Wow. Watching Johanna Konta, a woman who only broke into the top 50 in late 2015, dismantle World No.3 Agnieszka Radwanska 6-4 6-2 in the Sydney Open this morning, “wow” was the only word to capture her performance.
Radwanska is famed for her defensive abilities, able to retrieve the most well struck and well placed of balls, so Konta’s 33 winners tell their own story. She had a game plan of playing controlled but aggressive tennis, and it worked. Konta only had to defend one break point over two sets, but broke Radwanksa three times.
Her performance could be summed up in the all-important final game. Yes, by then she had a double-break in her pocket, but Johanna still needed to serve out for victory. And those serves were amazing.
Each time (well, with one exception) they were placed hard, flat and accurately into the corners, winning two points with aces and forcing errors with the other two. Konta only made one mistake, choosing a delicate drop shot when she should have hit a trademark forehand drive, but otherwise it was near enough a perfect game.

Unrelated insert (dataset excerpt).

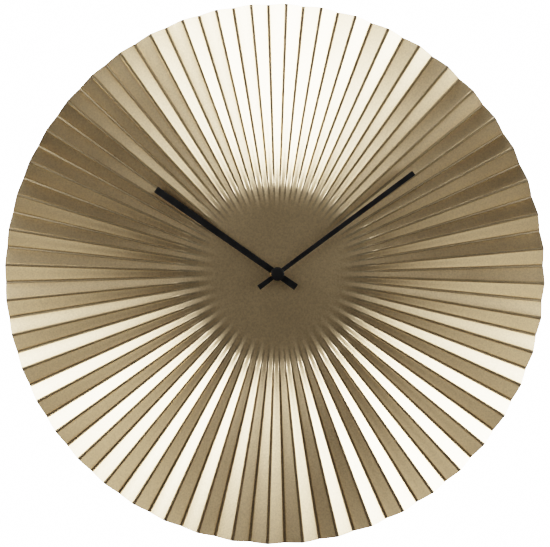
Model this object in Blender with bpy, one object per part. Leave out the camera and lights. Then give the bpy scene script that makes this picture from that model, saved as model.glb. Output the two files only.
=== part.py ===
"""Pleated sunburst wall clock with its quartz movement.

World frame: +X right and +Z up as seen from the front, which faces -Y.  The wall is the plane Y = 0
and the hands turn about the Y axis.  Lengths are in millimetres, and "stand" is the distance in
front of the wall.  Nearly every part is a pile of flat slabs, each with its own outline and holes.
"""
import math
import bpy
import bmesh
from mathutils import Vector
from mathutils.geometry import delaunay_2d_cdt

MM = 0.001

# Dial
DIAL_R = 250.0
PLEATS = 48
PLEAT_HALF_DEPTH = 4.5
FOLD_START_R = 62.0
RIDGE_AT = 5.5
DIAL_BACK = 19.4
DIAL_FRONT = 20.0
DIAL_HOLE_R = 4.4

# Hands, angles clockwise from twelve
HOUR_AT = 304.9
MINUTE_AT = 53.5
HOUR_HAND = (5.6, 136.0, 21.4)
MINUTE_HAND = (4.0, 157.0, 21.2)
CAP_R = 6.25
HAND_THICK = 0.6
HOUR_STAND = 25.5
MINUTE_STAND = 29.5
CAP_STAND = 30.4
CLOCK_DEPTH = 35.0

# Fixings, in order from the movement to the front: start and end stands
BUSH_FLANGE = (14.4, 15.0)
BUSH_END = 24.0
HANGER_PAD = (16.8, 18.0)
RUBBER_WASHER = (18.3, 19.1)
BRASS_WASHER = (20.3, 20.8)
NUT = (21.1, 23.1)
BUSH_R = 4.0
BUSH_BORE_R = 2.85
BUSH_CLEAR_R = 4.3
HANGER_TAB_THICK = 1.2
KEYHOLE_HEAD = (38.0, 4.6)
KEYHOLE_SLOT = (47.0, 2.3)

# Movement case
CASE = 28.0
WALL = 1.2
CAVITY = CASE - WALL
SPLIT_REAR = 11.0
SPLIT_FRONT = 11.3
CASE_FRONT = 16.5
BAY_TOP = -11.9
BULKHEAD_TOP = -10.9
SLOT_X = 25.9
SLOT_STAND = 5.9
POCKET_FLOOR = (2.4, 3.4)
CELL_Z = -19.35
CELL_STAND = 7.7
CELL_R = 7.1

# Hand arbors
HOUR_TUBE_R = 2.55
HOUR_TUBE_END = 26.8
ARBOR_R = 1.6
ARBOR_END = 30.8
STAFF_END = 30.5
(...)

Here at Tennis Talent, we’re keen to celebrate British success but also to translate those victories onto the court. So what is there to learn from Konta on this occasion? There are many choices, but here are our top three:
- Be aggressive and don’t let the misses pull you down. Konta made 29 unforced errors yet still won the match easily, and that’s because her strong shots were forcing errors from the brilliant Radwanksa. As amateurs, we’re too easily dissuaded from going for our shots because we make mistakes, but there’s only one way to improve – and it’s not pitter-patter tennis
- Turn your serve into a weapon. One of the criticisms laid at Konta in the past is that her serve didn’t match the best, but that’s no longer true. She’s put an amazing amount of work into this side of her game and it now wins her so many “free points”. If the only time you serve is in friendly matches, yours will never get better.

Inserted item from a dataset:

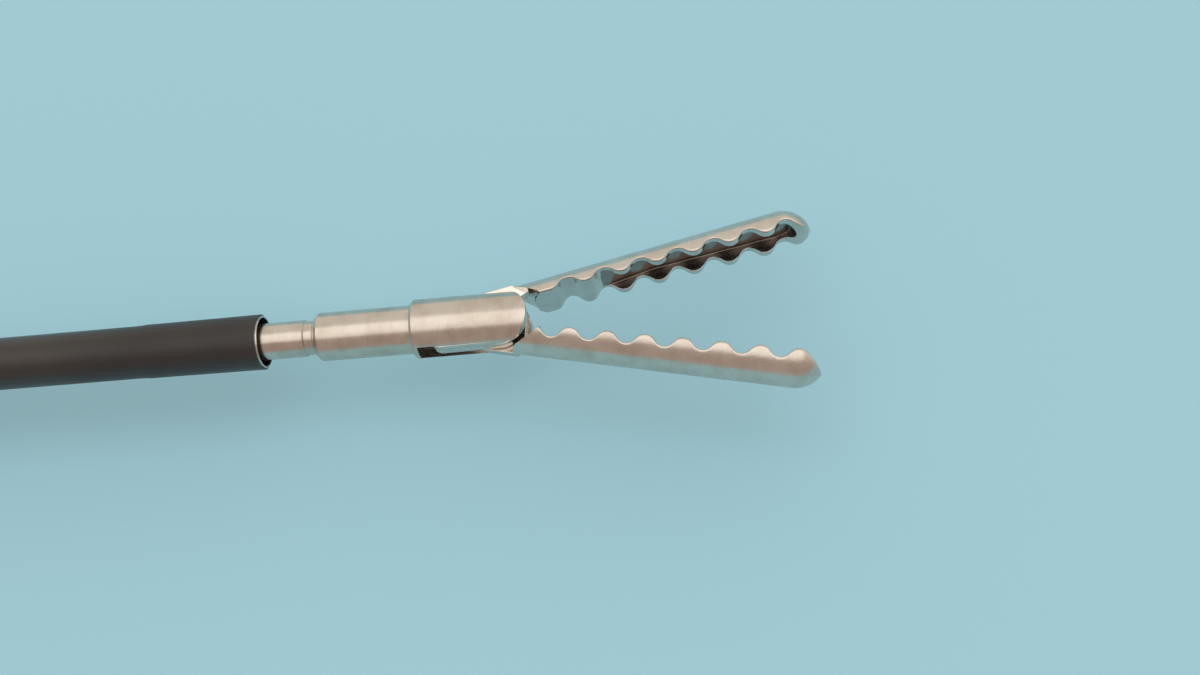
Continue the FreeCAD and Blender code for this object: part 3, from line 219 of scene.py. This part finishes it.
def jaw_section(x, jaw):
    """Half outline of the jaw at a station, as (y, z) from mid-back round to the middle of the bite."""
    mean = bite_root + bite_slope * x
    level = mean + tooth_level(x, jaw)
    nose = max(x - jaw_length + back_radius, 0)
    radius = math.sqrt(max(back_radius ** 2 - nose ** 2, 0))
    level = min(level, radius - 0.001)
    rim_z = math.sqrt(radius ** 2 - level ** 2)
    edge = min(rim_round, 0.45 * rim_z)
    stop = math.asin(level / radius) + edge / radius
    angles = [math.pi / 2 + (stop - math.pi / 2) * k / back_steps for k in range(back_steps + 1)]
    points = [(radius * math.sin(angle), radius * math.cos(angle)) for angle in angles]
    points += bend(points[-1], (level, rim_z), (level, rim_z - edge), rim_steps)
    half = 0.0
    depth = 0.0
    if hollow_start < x < hollow_end:
        past = max(x - hollow_end + hollow_half, 0)
        half = math.sqrt(hollow_half ** 2 - past ** 2)
        ramp = min((x - hollow_start) / hollow_rise, 1)
        depth = max(mean + hollow_entry + (hollow_depth - hollow_entry) * ramp - level, 0)
    lip = min(lip_round, depth / 3, half / 3)
    fillet = min(floor_fillet, depth / 3, half / 3)
    floor_level = level + depth
    points += straight(points[-1], (level, half + lip), land_steps)
    points += bend(points[-1], (level, half), (level + lip, half), land_steps)
    points += straight(points[-1], (floor_level - fillet, half), floor_steps)
    points += bend(points[-1], (floor_level, half), (floor_level, half - fillet), floor_steps)
    points += straight(points[-1], (floor_level, 0.0), floor_steps)
    return points


first_station = 0.96
station_step = 0.075
least_step = 0.004
weld_gap = 0.001


def jaw_stations():
    """Stations along the jaw, closer together where the nose and the end of the hollow turn."""
    nose_start = jaw_length - back_radius
    mill_centre = hollow_end - hollow_half
    turn_steps = 40
    count = int((mill_centre - first_station) / station_step)
    found = [first_station + station_step * k for k in range(count)]
    found += [mill_centre + hollow_half * math.sin(math.pi / 2 * k / turn_steps)
              for k in range(turn_steps + 1)]
    found += [nose_start + back_radius * math.sin(math.pi / 2 * k / turn_steps) for k in range(turn_steps)]
    found.sort()
    return [x for x, before in zip(found, [0.0] + found) if x - before > least_step]


def jaw_bar(mesh, jaw):
    """The working length of a jaw, lofted through its sections, with a slanted shoulder at its rear."""
    rings = []
    for x in jaw_stations():
        half = jaw_section(x, jaw)
        ring = []
        for y, z in half + [(y, -z) for y, z in half[-2:0:-1]]:
            shoulder = shoulder_foot[0] + shoulder_lean * (shoulder_foot[1] - y)
            shoulder += shoulder_slant * max(abs(z) - tang_high, 0)
            ring.append(mesh.verts.new((max(x, shoulder), y, z)))
        rings.append(ring)
    count = len(rings[0])
    for ring, following in zip(rings, rings[1:]):
        for k in range(count):
            after = (k + 1) % count
            face = mesh.faces.new((ring[k], ring[after], following[after], following[k]))
            inward = min(k, count - 1 - k)
            # Faces inside the long hollow take the darker steel, whose tone is painted shade. The rim's
            # bite faces take the polished steel.
            face.material_index = 2 if inward > last_lip else 1 if inward > last_rim else 0
    half_count = count // 2
    # The rear shoulder cap takes the darker steel as painted shade, and the nose cap takes the tumbled
    # steel.
    for ring, cap_material_index in ((rings[0], 2), (rings[-1], 0)):
        closing = [(ring[k], ring[k + 1], ring[count - k - 1], ring[count - k])
                   for k in range(1, half_count - 1)]
        closing += [(ring[0], ring[1], ring[count - 1]),
                    (ring[half_count], ring[half_count - 1], ring[half_count + 1])]
        for corners in closing:
            mesh.faces.new(corners).material_index = cap_material_index


def arc_points(centre, radius, first, last, steps):
    angles = [math.radians(first + (last - first) * k / steps) for k in range(steps + 1)]
    return [(centre[0] + radius * math.cos(angle), centre[1] + radius * math.sin(angle))
            for angle in angles]


def plate(name, outlines, low, high, edge):
    """A flat piece, from its outline and holes in millimetres, with its edges lightly rounded."""
    curve = bpy.data.curves.new(name, "CURVE")
    curve.dimensions = "2D"
    curve.fill_mode = "BOTH"
    for outline in outlines:
        spline = curve.splines.new("POLY")
        spline.points.add(len(outline) - 1)
        for point, (x, y) in zip(spline.points, outline):
            point.co = (x, y, 0, 1)
        spline.use_cyclic_u = True
    curve.extrude = (high - low) / 2 - edge
    curve.bevel_depth = edge
    curve.bevel_resolution = 1
    curve.offset = -edge
    drawn = bpy.data.objects.new(name, curve)
    mesh = bpy.data.meshes.new_from_object(drawn)
    mesh.transform(Matrix.Translation((0, 0, (low + high) / 2)))
    bpy.data.objects.remove(drawn)
    return mesh


tang_low = 0.45
tang_high = 1.24
tang_top = 2.15
tang_crown = 2.4
tang_root = 4.2
crown_front = 1.85
crown_rear = -0.4
back_rear = -3.3
rim_low = -0.42
rim_level = -0.9
rim_front = 0.6
tail_centre = (-4.9, 0.0)
tail_radius = 1.2
hub_radius = tang_top
tail_lean = math.degrees(math.asin((hub_radius - tail_radius) / -tail_centre[0]))
drive_open = 2.8
cam_lead = 4.5
open_turn = math.radians(30)
closed_turn = math.radians(-0.6)
cam_half = 0.43
pivot_hole = 0.62
cam_steps = 12
end_steps = 8
tail_steps = 16
hole_steps = 24
plate_edge = 0.05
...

- Stay focused. It would have been easy for Jo to lose focus after winning the first set 6-4 against a former world no.2, and the woman who defeated her in last year’s China Open final, but instead she powered on to win the first four games of the second set. How many times do we amateur players think victory is in our pocket after winning the first set, only to lose concentration… and the second set?